Une opération de relations publiques : voilà comment nous apparaît le Plan d'action jeunesse 1998-2001 que le ministre des Relations avec les citoyens et de l'Immigration de l'époque, responsable de la jeunesse, Monsieur André Boisclair, a rendu public en juin 1998. Derrière le projecteur, le gouvernement est bien ouvert à ce que les jeunes de 15 à 29 ans prennent leur place dans la société à condition qu'ils prennent la place qu'on leur désigne et qu'ils fassent ce qu'on leur dit sans broncher. Sinon, ils risquent non seulement d'être privés de dessert, mais bien de repas complets! Bien que quelques jeunes y trouveront leur compte, ils feront partie des privilégiés pour lesquels on aura mobilisé l'ensemble des ressources et des services disponibles, au détriment d'un nombre grandissant de jeunes exclus, nombre que le Plan d'action jeunesse (et les réformes gouvernementales auxquelles il est lié) fera nécessairement grossir.

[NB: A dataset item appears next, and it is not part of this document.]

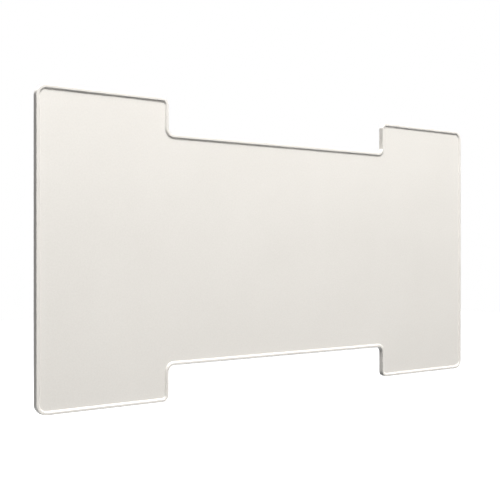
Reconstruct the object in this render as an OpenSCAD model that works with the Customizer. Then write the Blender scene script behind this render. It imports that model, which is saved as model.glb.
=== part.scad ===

À la base, l'intervention gouvernementale, que ce soit en matière jeunesse ou dans quelqu'autre secteur, s'oriente - ou s'enfonce pour mieux dire - dans une perspective essentiellement économique. Combien ça coûte comparé à ce que font nos compétiteurs (Ontario, États-Unis, etc.)? Combien ça rapporte à nos grandes entreprises et à leurs actionnaires? Est-ce que nos programmes sociaux et notre main-d'oeuvre vont être "compétitifs"? Est-ce que notre monde va être fonctionnel et s'adapter à la nouvelle réalité en consentant à diminuer ses conditions de vie et de travail? Les gens sont-ils prêts à modifier leurs comportements et à payer pour se faire soigner si jamais ils sont "atteints" de pauvreté? Est-ce que le Québec au complet va enfin participer à la grande corvée de l'adaptation à l'économie mondiale, où la souveraineté est une fois pour toutes troquée pour la compétitivité tous azimuts?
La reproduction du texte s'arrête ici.